Nel rispetto della regola generale, pertanto, evidenzia la Corte, vanno dettagliati nell’accordo di non concorrenza i limiti di oggetto, di tempo e di luogo, in modo che siano determinati o, quantomeno, determinabili sin dal momento della conclusione di tale negozio giuridico, al fine di consentire una corretta formazione del consenso delle parti in sede di stipula. 
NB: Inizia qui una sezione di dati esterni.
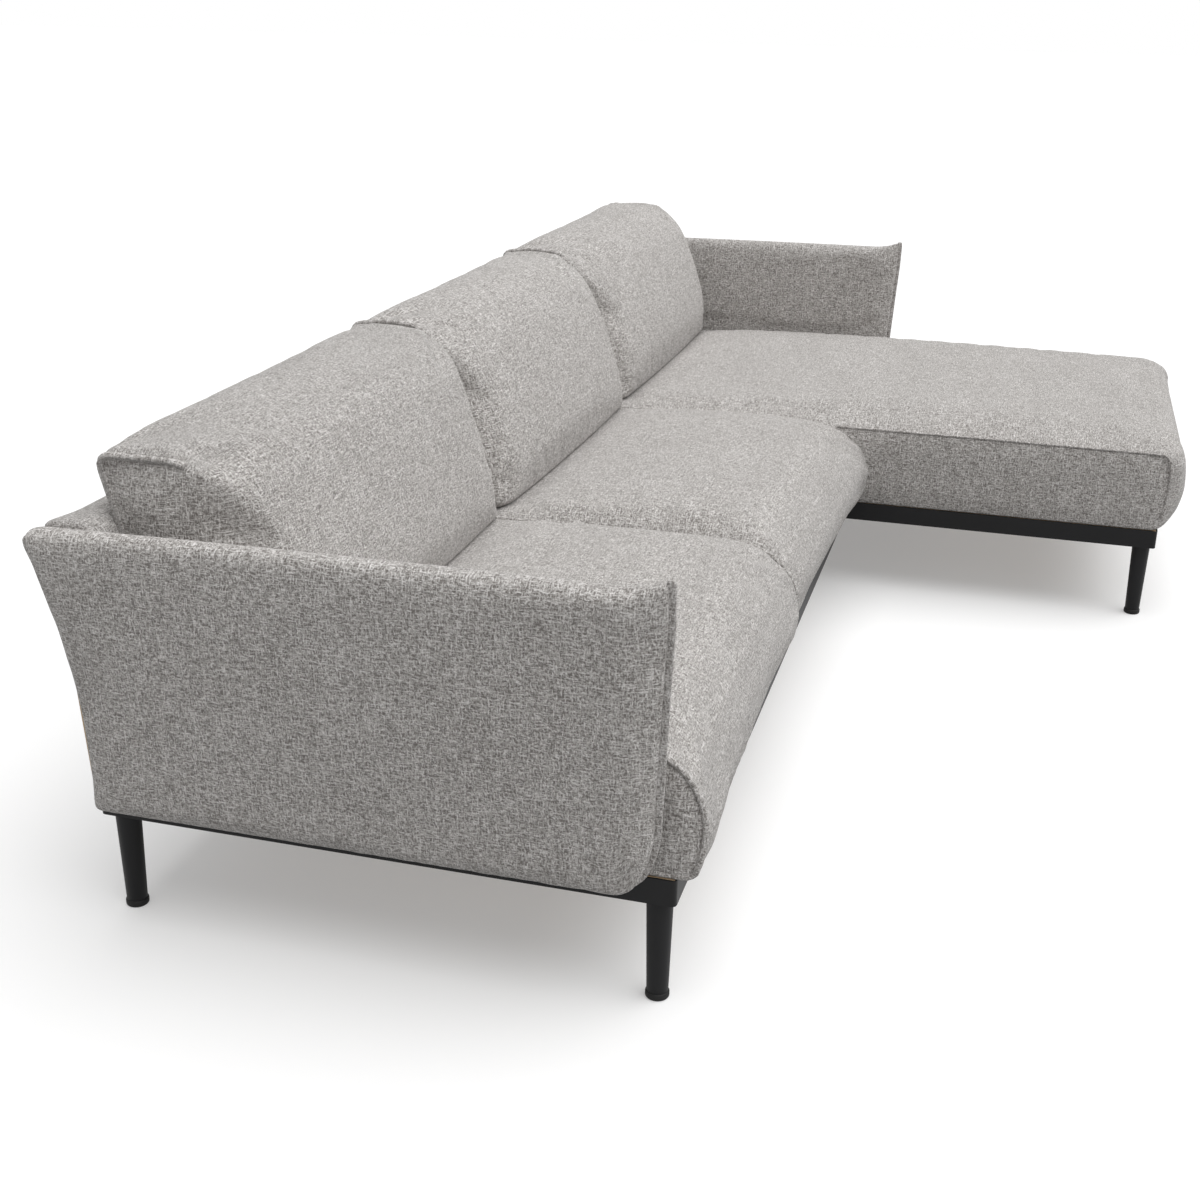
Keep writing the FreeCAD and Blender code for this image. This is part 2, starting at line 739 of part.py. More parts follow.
def back_section(x_of, front_of, rear_of, foot, top, crown):
    """One section through a back: a flat front, a rounded top and a crowned rear face."""
    high = top - arm_round

    def lift(y, z):
        return Vector(x_of(z), y, z)

    crest = ((front_of(high) + rear_of(high)) / 2, high)
    reach = (rear_of(high) - front_of(high)) / 2
    middle = (foot + high) / 2
    return loop(
        lift(front_of(foot), foot),
        lift(front_of(high), high),
        (on_ellipse(crest, reach, arm_round, BEFORE_CREST, lift),),
        on_ellipse(crest, reach, arm_round, CREST, lift),
        (on_ellipse(crest, reach, arm_round, AFTER_CREST, lift),),
        lift(rear_of(high), high),
        (lift(rear_of(middle) + crown, middle),),
        lift(rear_of(foot), foot),
    )


def back_board(x_low, x_high):
    """The plywood board inside a back, which stands on the deck."""
    thick = size("back_board_thickness")
    height = back_height - rail_top - arm_thickness
    face = back_foot_y - size("back_board_inset") - thick
    board = Part.makeBox(x_high - x_low, thick, height)
    uprights = [edge for edge in board.Edges if is_near(edge.BoundBox.YLength, thick)]
    board = board.makeFillet(arm_thickness / 2, uprights)
    slope = (half_depth - back_foot_y) / (back_height - rail_top)
    tilt = math.degrees(math.atan(slope))
    board.Placement = Placement(Vector(x_low, face, rail_top), Rotation(Vector(1, 0, 0), -tilt))
    drop = thick * math.sin(math.radians(tilt))
    board.translate(Vector(0, 0, drop + soft_gap))
    return board


def back(name, x_low_of, x_high_of):
    """A back: a padded wedge round its board, from the rail to the height of the arms."""
    crown = size("back_crown")

    def rear_of(z):
        return back_rear(z) - crown

    foot = rail_top + soft_gap
    wires = [back_section(x_of, back_front, rear_of, foot, back_height, crown)
             for x_of in (x_low_of, x_high_of)]
    wedge = Part.makeLoft(wires, True, True)
    inset = size("back_board_inset")
    ends = (x_low_of(rail_top) + inset, x_high_of(rail_top) - inset)
    board = back_board(*ends)
    soft(name + "_back_board", board)
    soft(name + "_back", without(wedge.cut(board), back_brackets))


def beside_arm(side):
    """X of the face that meets an arm, at a height."""
    return lambda z: side * (arm_inner(z) - soft_gap)


def at_joint(side):
    """X of the face beside the joint of the two modules."""
    return lambda z: joint_x + side * soft_gap


back("sofa", beside_arm(-1), at_joint(-1))
back("chaise", at_joint(1), beside_arm(1))

# Seat and chaise cushions

seat_foot = rail_top + soft_gap
seat_back = back_front(rail_top) - soft_gap
cushion_foot_thickness = size("back_cushion_foot_thickness")
bearing_front = back_front(seat_height) - soft_gap - cushion_foot_thickness - size("bearing_play")


def seat_section(x, front, crown):
    """A section through a seat cushion: flat bearing, crowned top and a bolster front."""
    top = seat_height
    depth = size("bolster_depth")
    waist = seat_foot + size("bolster_waist") * (top - seat_foot)

    def lift(y, z):
        return Vector(x, y, z)

    shoulder = front + depth
    toe = front + size("bolster_toe")
    return loop(
        lift(seat_back, seat_foot),
        lift(seat_back, top),
        lift(bearing_front, top),
        (lift((bearing_front + shoulder) / 2, top + crown),),
        lift(shoulder, top),
        (on_ellipse((shoulder, waist), -depth, top - waist, AFTER_CREST, lift),),
        lift(front, waist),
        (on_ellipse((toe, waist), front - toe, seat_foot - waist, AFTER_CREST, lift),),
        lift(toe, seat_foot),
    )


def draw_in(shape, x_low, x_high, draw):
    """Pull the two X sides of a cushion in between their corners by a shallow curve."""
    box = shape.BoundBox
    radius = (box.YLength ** 2 / 4 + draw ** 2) / (2 * draw)
    middle = (box.YMin + box.YMax) / 2
    for edge, away in ((x_low, -1), (x_high, 1)):
        centre = Vector(edge + away * (radius - draw), middle, box.ZMin - draw)
        shape = shape.cut(Part.makeCylinder(radius, box.ZLength + 2 * draw, centre))
    return shape


def seat(name, x_low, x_high, front, bulge):
    """A seat cushion that crowns to its middle and is drawn in at both sides."""
    draw = size("side_draw")
    wires = []
    for x, full in crown_stations(x_low, x_high):
        wires.append(seat_section(x, front + bulge * (1 - full), seat_crown * full))
    cushion = draw_in(Part.makeLoft(wires, True, True), x_low, x_high, draw)
    soft(name, without(cushion, arm_brackets))


seat_crown = size("seat_crown")
seat_bulge = size("seat_front_bulge")
seat_front = sofa_front - size("seat_overhang") - seat_bulge
seat("near_seat_cushion", -seat_side, seat_split - soft_gap, seat_front, seat_bulge)
seat("middle_seat_cushion", seat_split + soft_gap, joint_x - soft_gap, seat_front, seat_bulge)
seat("chaise_cushion", joint_x + soft_gap, seat_side, -half_depth, size("chaise_front_bulge"))

# Loose back cushions


def cushion_section(x, crown, bow):
    """A section through a back cushion: a wedge that leans on the back, with a full face."""
    foot = seat_height + soft_gap
    edge_top = size("back_cushion_top")
    top = edge_top + crown
    thick_top = size("back_cushion_top_thickness")
    round_front = size("back_cushion_round")
    heel = size("back_cushion_heel")

    def rear(z):
        return back_front(z) - soft_gap

    def lift(y, z):
        return Vector(x, y, z)

    nip = QUARTER_MIDDLE * heel
    brow_nip = QUARTER_MIDDLE * round_front
    rear_high = top - heel
    face_high = top - round_front
    face_y = rear(edge_top - heel) - thick_top - bow
    brow = face_y + round_front
    face_foot = rear(foot) - cushion_foot_thickness - bow
    belly_top = edge_top - round_front
    middle = (foot + belly_top) / 2
    return loop(
        lift(rear(foot), foot),
        lift(rear(rear_high), rear_high),
        (lift(rear(rear_high) - nip, top - nip),),
        lift(rear(rear_high) - heel, top),
        (lift((rear(rear_high) - heel + brow) / 2, top + size("back_cushion_top_bow")),),
        lift(brow, top),
        (lift(face_y + brow_nip, top - brow_nip),),
        lift(face_y, face_high),
        lift(face_y, belly_top),
        (lift((face_y + face_foot) / 2 - size("back_cushion_belly"), middle),),
        lift(face_foot, foot + heel),
        (lift(face_foot + nip, foot + nip),),
        lift(face_foot + heel, foot),
    )


def back_cushion(name, x_low, x_high):
    """A loose wedge cushion on the seat against the back."""
    draw = size("side_draw")
    crown = size("back_cushion_crown")
    bow = size("back_cushion_bow")
    wires = [cushion_section(x, crown * full, bow * full)
             for x, full in crown_stations(x_low, x_high)]
    soft(name, draw_in(Part.makeLoft(wires, True, True), x_low, x_high, draw))


play = size("cushion_play")
arm_play = size("arm_play")
back_cushion("near_back_cushion", -seat_side + arm_play, seat_split - play)
back_cushion("middle_back_cushion", seat_split + play, joint_x - play)
back_cushion("chaise_back_cushion", joint_x + play, seat_side - arm_play)

# Check everything, then write one file for each sub-part

doc.recompute()
for thing in doc.Objects:
    if "Invalid" in thing.State or "Error" in thing.State:
        raise RuntimeError(f"{thing.Label} failed: {thing.State}")
for piece in SUB_PARTS:
    if piece.Shape.isNull() or not piece.Shape.isValid():
        raise RuntimeError(f"{piece.Label} has no valid shape")
os.makedirs("parts", exist_ok=True)
for piece in SUB_PARTS:
    piece.Shape.exportStep(f"parts/{piece.Label}.step")
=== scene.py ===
import json
import logging
import math
from dataclasses import dataclass
from enum import Enum
from typing import Any, Callable, Optional, Sequence, Union

import bpy
import numpy as np
from mathutils import Matrix, Vector


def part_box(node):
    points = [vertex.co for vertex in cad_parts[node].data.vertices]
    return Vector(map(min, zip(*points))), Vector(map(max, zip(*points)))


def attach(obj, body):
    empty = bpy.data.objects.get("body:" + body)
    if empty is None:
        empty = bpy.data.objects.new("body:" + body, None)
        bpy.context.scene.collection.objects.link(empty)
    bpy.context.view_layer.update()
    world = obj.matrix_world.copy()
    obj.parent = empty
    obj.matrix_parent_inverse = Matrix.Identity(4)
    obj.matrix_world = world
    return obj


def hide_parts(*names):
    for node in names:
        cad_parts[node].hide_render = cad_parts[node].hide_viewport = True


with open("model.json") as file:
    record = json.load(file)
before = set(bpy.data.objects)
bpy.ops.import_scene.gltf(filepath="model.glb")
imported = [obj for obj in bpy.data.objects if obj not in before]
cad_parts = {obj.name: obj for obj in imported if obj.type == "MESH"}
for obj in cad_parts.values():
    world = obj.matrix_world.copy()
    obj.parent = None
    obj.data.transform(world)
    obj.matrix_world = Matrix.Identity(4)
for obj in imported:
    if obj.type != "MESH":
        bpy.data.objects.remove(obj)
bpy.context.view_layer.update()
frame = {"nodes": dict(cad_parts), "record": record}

LOG = logging.getLogger("sofa")

WEAVE_MAP = "weave"
SOFA_BODY = "sofa"
MM = 0.001
# How many frames the cloth is blown up for
SIM_FRAMES = 16
# Y of the rail's rear face, where the arms end
BACK_RAIL_FACE = 0.777
# The height of the back that the cushions rest on, and its slope
REST_HEIGHT = 0.64
BACK_SLOPE = math.tan(math.radians(15.0))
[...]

La ratio della disposizione, chiaramente ispirata all'intento di bilanciare i contrapposti interessi delle parti, si fonda, infatti, sull'esigenza che il lavoratore abbia consapevolezza certa, fin dall'assunzione dell'impegno, della area geografica, in relazione alla quale si compirà il vincolo, per assumere le determinazioni opportune sulle scelte lavorative, le quali verrebbero bloccate ove essa fosse soggetta alle determinazioni unilaterali della controparte.

Affinchè il patto sia valido, inoltre, occorre che anche il corrispettivo dovuto per la limitazione imposta alla libertà del lavoratore di autodeterminarsi, sia distinto dalla retribuzione e possieda i requisiti previsti in generale per l'oggetto della prestazione dall'art. 1346 c.c..

Il compenso ulteriore pattuito non deve, pertanto, essere meramente simbolico o manifestamente iniquo o sproporzionato, in rapporto al sacrificio richiesto al lavoratore ed alla riduzione delle sue capacità di guadagno, indipendentemente dall'utilità che il comportamento richiesto rappresenta per il datore di lavoro.

Concludendo, il patto non deve essere di ampiezza tale da comprimere lo svolgimento della concreta professionalità del lavoratore in termini che compromettano ogni potenzialità reddituale; all'eventuale sproporzione economica del regolamento negoziale, consegue dunque la nullità dell'intero accordo.

Appare evidentemente doveroso considerare il corretto bilanciamento degli interessi in gioco nella scrittura del patto di non concorrenza per evitarne la declaratoria di nullità.

La sentenza viene cassata e rinviata ad altro giudice che procederà ad un nuovo esame della questione, tenendo conto delle valutazioni della Cassazione.